A dictionary is just its entries — pairs of a real value and the fixed replacement it should always get. Here’s how to manage them by hand in the manager.

Click Add entry, then fill two fields:

  • Original — the exact value as it appears in documents (Acme Ibérica SL).
  • Replacement — what it should always become (Globex Hispania SA).

Save, and the pair joins the table marked as Manual in the source column.

Each original maps to exactly one replacement. If you add a pair whose original already exists, the new replacement overwrites the old one — you never end up with two conflicting entries for the same term. This is what guarantees a value resolves the same way every time the dictionary is used.

So to change a mapping, just add it again with the new replacement; to retire one, delete it.

The pencil on any row reopens the same two fields. Edit either side and save. Editing is how you correct a fake value you’ve decided you don’t like, or fix a typo in an original that stopped it from matching.

The trash removes a single pair. Piixie confirms first. Deleting is permanent for that dictionary — but if the pair came from a run, the run’s history still records it.

A dictionary entry matches its original as written.
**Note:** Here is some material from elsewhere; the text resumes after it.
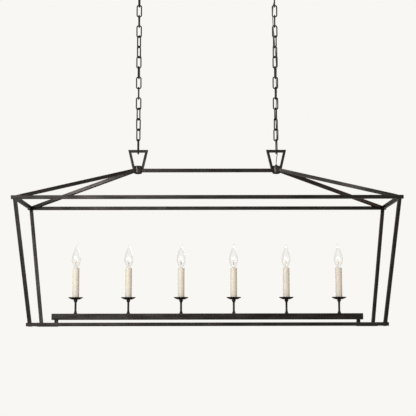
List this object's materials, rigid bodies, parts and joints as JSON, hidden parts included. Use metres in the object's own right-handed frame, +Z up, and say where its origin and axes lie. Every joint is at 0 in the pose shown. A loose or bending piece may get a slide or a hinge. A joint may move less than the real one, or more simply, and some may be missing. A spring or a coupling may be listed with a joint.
{
  "type": "linear lantern pendant",
  "caption": "Open rectangular lantern frame of square tube that tapers to its foot, hung on two chains, with a row of candle lights on a bar.",
  "frame": {"origin": "on the ceiling plane, midway between the two ceiling fixings", "axes": "+Z up into the ceiling, +X along the lantern from the plain chain to the chain with the cord, -Y towards the viewer"},
  "size_m": [1.372, 0.3308, 1.2917],
  "materials": {
    "aged_iron": "satin aged iron",
    "candle_cream": "satin",
    "socket_plastic": "matte",
    "cord_sheath": "clear silvery",
    "lead_sheath": "matte",
    "zinc_steel": "zinc plated",
    "ground_green": "satin",
    "bulb_brass": "bright",
    "clear_glass": "clear"
  },
  "bodies": {
    "ceiling": {"ceiling_brackets": "zinc_steel", "bracket_nipples": "zinc_steel", "nipple_nuts": "zinc_steel", "ground_screws": "ground_green", "canopies": "aged_iron", "canopy_loop_left": "aged_iron", "canopy_loop_right": "aged_iron", "collar_rings": "aged_iron", "supply_cord_top": "cord_sheath"},
    "right_top_link": {"top_link_right": "aged_iron"},
    "right_chain": {"chain_right": "aged_iron", "supply_cord": "cord_sheath"},
    "left_top_link": {"top_link_left": "aged_iron"},
    "left_chain": {"chain_left": "aged_iron"},
    "lantern": {"bar_arms": "aged_iron", "bar_risers": "aged_iron", "bottom_end_rail_left": "aged_iron", "bottom_end_rail_right": "aged_iron", "bottom_rail_back": "aged_iron", "bottom_rail_front": "aged_iron", "candle_bar": "aged_iron", "candle_bar_cover": "aged_iron", "candle_sleeves": "candle_cream", "candle_sockets": "socket_plastic", "candle_stems": "aged_iron", "cord_bushing": "socket_plastic", "drip_pans": "aged_iron", "hanger_left": "aged_iron", "hanger_right": "aged_iron", "hip_rafter_back_left": "aged_iron", "hip_rafter_back_right": "aged_iron", "hip_rafter_front_left": "aged_iron", "hip_rafter_front_right": "aged_iron", "hub_caps": "aged_iron", "hub_left": "aged_iron", "hub_right": "aged_iron", "post_back_left": "aged_iron", "post_back_right": "aged_iron", "post_front_left": "aged_iron", "post_front_right": "aged_iron", "rail_plugs": "aged_iron", "ridge_tube": "aged_iron", "supply_cord_foot": "cord_sheath", "top_end_rail_left": "aged_iron", "top_end_rail_right": "aged_iron", "top_rail_back": "aged_iron", "top_rail_front": "aged_iron", "wiring": "lead_sheath"},
    "bulb_1": {"bulb_base_1": "bulb_brass", "bulb_glass_1": "clear_glass"},
    "bulb_2": {"bulb_base_2": "bulb_brass", "bulb_glass_2": "clear_glass"},
    "bulb_3": {"bulb_base_3": "bulb_brass", "bulb_glass_3": "clear_glass"},
    "bulb_4": {"bulb_base_4": "bulb_brass", "bulb_glass_4": "clear_glass"},
    "bulb_5": {"bulb_base_5": "bulb_brass", "bulb_glass_5": "clear_glass"},
    "bulb_6": {"bulb_base_6": "bulb_brass", "bulb_glass_6": "clear_glass"}
  },
  "joints": [
    {"name": "front_swing", "type": "hinge", "parent": "ceiling", "child": "right_top_link", "pos_m": [0.254, 0, -0.06055], "axis": [1, 0, 0], "range_deg": [-12, 12], "deforming": ["supply_cord_top"]},
    {"name": "side_swing", "type": "hinge", "parent": "right_top_link", "child": "right_chain", "pos_m": [0.254, 0, -0.09955], "axis": [0, 1, 0], "range_deg": [-12, 12]},
    {"name": "lantern_level", "type": "hinge", "parent": "right_chain", "child": "lantern", "pos_m": [0.254, 0, -0.65985], "axis": [0, 1, 0], "range_deg": [-12, 12], "deforming": ["supply_cord_foot"]},
    {"name": "left_front_swing", "type": "hinge", "parent": "ceiling", "child": "left_top_link", "pos_m": [-0.254, 0, -0.06055], "axis": [1, 0, 0], "range_deg": [-12, 12]},
    {"name": "left_side_swing", "type": "hinge", "parent": "left_top_link", "child": "left_chain", "pos_m": [-0.254, 0, -0.09955], "axis": [0, 1, 0], "range_deg": [-12, 12]},
    {"name": "bulb_1_turn", "type": "hinge", "parent": "lantern", "child": "bulb_1", "pos_m": [-0.47625, 0, -1.094], "axis": [0, 0, 1], "continuous": true},
    {"name": "bulb_2_turn", "type": "hinge", "parent": "lantern", "child": "bulb_2", "pos_m": [-0.28575, 0, -1.094], "axis": [0, 0, 1], "continuous": true},
    {"name": "bulb_3_turn", "type": "hinge", "parent": "lantern", "child": "bulb_3", "pos_m": [-0.09525, 0, -1.094], "axis": [0, 0, 1], "continuous": true},
    {"name": "bulb_4_turn", "type": "hinge", "parent": "lantern", "child": "bulb_4", "pos_m": [0.09525, 0, -1.094], "axis": [0, 0, 1], "continuous": true},
    {"name": "bulb_5_turn", "type": "hinge", "parent": "lantern", "child": "bulb_5", "pos_m": [0.28575, 0, -1.094], "axis": [0, 0, 1], "continuous": true},
    {"name": "bulb_6_turn", "type": "hinge", "parent": "lantern", "child": "bulb_6", "pos_m": [0.47625, 0, -1.094], "axis": [0, 0, 1], "continuous": true}
  ],
  "couplings": [
    {"joint": "lantern_level", "follows": "side_swing", "ratio": -1},
    {"joint": "left_front_swing", "follows": "front_swing", "ratio": 1},
    {"joint": "left_side_swing", "follows": "side_swing", "ratio": 1}
  ]
}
Acme Ibérica SL won’t catch Acme Iberica (no accent) or ACME IBÉRICA. For anonymization, add the forms that actually appear in your documents. (Reverse deanonymization is more forgiving — it can match values that differ only in case or accents — but for forward anonymization, match what’s really in the text.)

For a lot of pairs at once, the fastest path is usually:

  1. Run a document and let synthetic mode generate good values.
  2. Promote that run into a dictionary in one step.
  3. Tidy up by hand here.

You can also Copy all as CSV from one dictionary and use it as the basis for another.